The article highlights Verizon, Home Depot, and Duke Energy as attractive income stocks, with dividend yields of 6.1%, 3.1%, and 3.5%, respectively. Each has raised dividends by more than 20% over the past decade, supported by stable business fundamentals and, in Verizon's case, 20 consecutive years of payout increases. The piece is broadly bullish on defensive dividend income, but it is mainly opinion-driven commentary rather than news likely to move the stocks materially.

Analysis

The common thread here is not “high yield,” it’s balance-sheet-managed yield in three very different demand regimes. VZ and DUK are effectively bond proxies with operational leverage to rates: if real yields fall or the market starts pricing a softer Fed path, their relative appeal improves quickly because the equity risk premium on 3%-6% cash payouts compresses. HD is the outlier — it is less a defensive income story than a cyclical cash-return story, and that makes it the highest optionality name if housing turnover and repair activity re-accelerate over the next 2-4 quarters. The second-order effect is that these names can become crowded “safe income” trades when macro volatility rises, which caps upside but also creates buyable dislocations on rate spikes.
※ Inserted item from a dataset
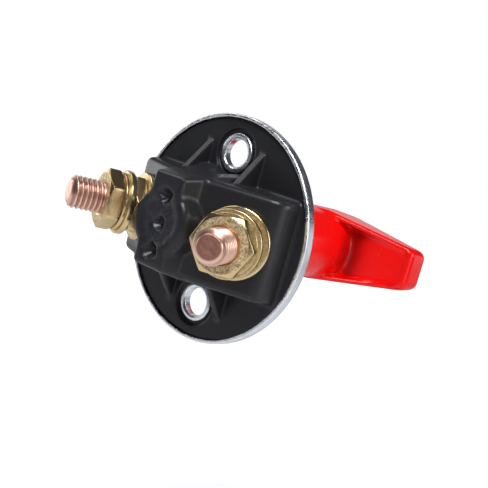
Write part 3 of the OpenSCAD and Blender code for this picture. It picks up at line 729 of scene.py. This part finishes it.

For VZ, the market’s real question is whether capex discipline can preserve dividend growth without forcing leverage higher; if free cash flow stalls even modestly, the stock behaves less like a dividend compounder and more like a levered carry trade. For DUK, regulatory outcomes and financing costs matter more than revenue growth; utility equity multiples can compress fast if Treasury yields back up, even when fundamentals look stable. Contrarianly, the market may be underestimating how much HD can re-rate on a housing-cycle turn because it is being priced mostly on near-term DIY weakness rather than embedded share gains and operating leverage. If mortgage rates drift lower, HD can see a double benefit from transaction volumes and project ticket size, with earnings elasticity meaningfully higher than the headline sales mix suggests. On the flip side, the “safe” telecom/utility income basket can underperform sharply if the 10-year yield moves up 50-75 bps, because the valuation compression can overwhelm the dividend carry in a matter of weeks.